On his last day on Earth, he couldn’t speak. He communicated to us with hand gestures, kind eyes, hugs and held hands. He couldn’t write much, but he scrawled out a few notes that night. At one point, he saw me losing my composure very badly. Despite my attempts to be strong and stoic for him and for the others, I was failing. The sadness of it was overcoming me, and I started to choke with sobs. He took my pen and notebook from me, and he wrote the last word Charles Carrado III would ever write:

“Breathe.”

I will, Chalie. I will.

Deferred Responsibility

When there are too many people surrounding a problem, each individual person becomes less likely to act. There’s a social pressure, for one – “no one else is acting, so maybe I shouldn’t either” – plus the fact that people will naturally assume that surely someone else will, in fact, intervene.

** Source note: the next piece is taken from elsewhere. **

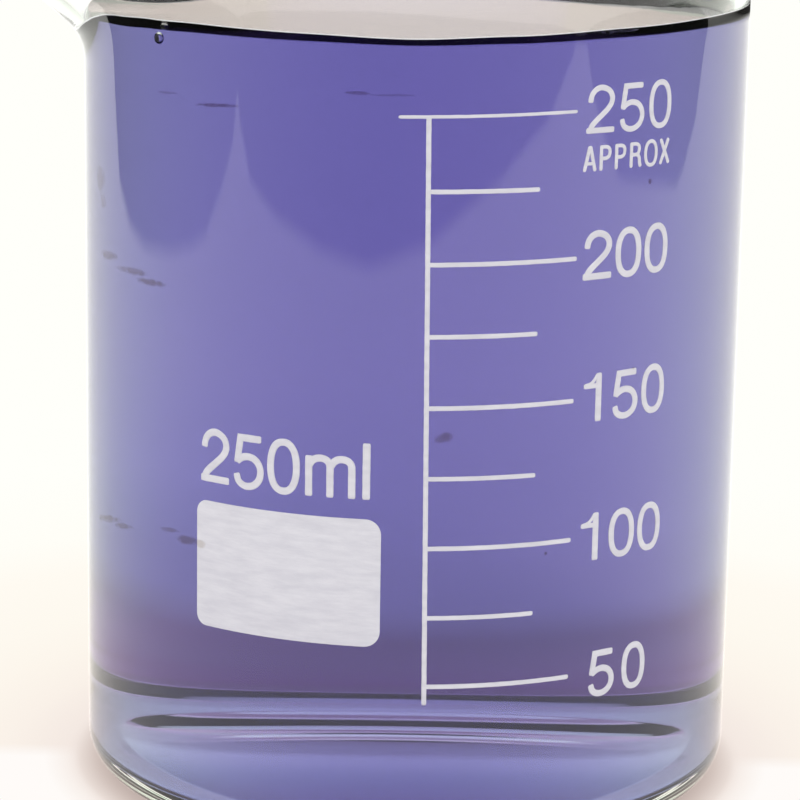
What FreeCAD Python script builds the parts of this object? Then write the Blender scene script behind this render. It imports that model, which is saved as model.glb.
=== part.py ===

It’s human psychology, but it’s a heavy curse. The more connected-but-not-really-connected we become, the more I think this just plays out in society at large. We see problems, sure – but there are so many people who can also see them, surely someone else will solve them, right? And so I’ll just do what everyone else is doing, which is join in the echo chamber of complaining about the problem online.

Fight this. Fight it with every shred of you. Go outside, look at a problem you can touch, and solve it like you’re the only person in the world who can. Especially when the problem is your problem.

Tough to find a job in your industry or demographic? No one is solving that for you; change your strategy. Cost of living is high for you? No one is solving that for you; change your strategy. People are just so mean nowadays? No one is solving that for you; go outside and be nice to someone.

This advice isn’t for anyone else. This is advice for me, and advice for you, and that’s it. We’re the whole team. Let’s go.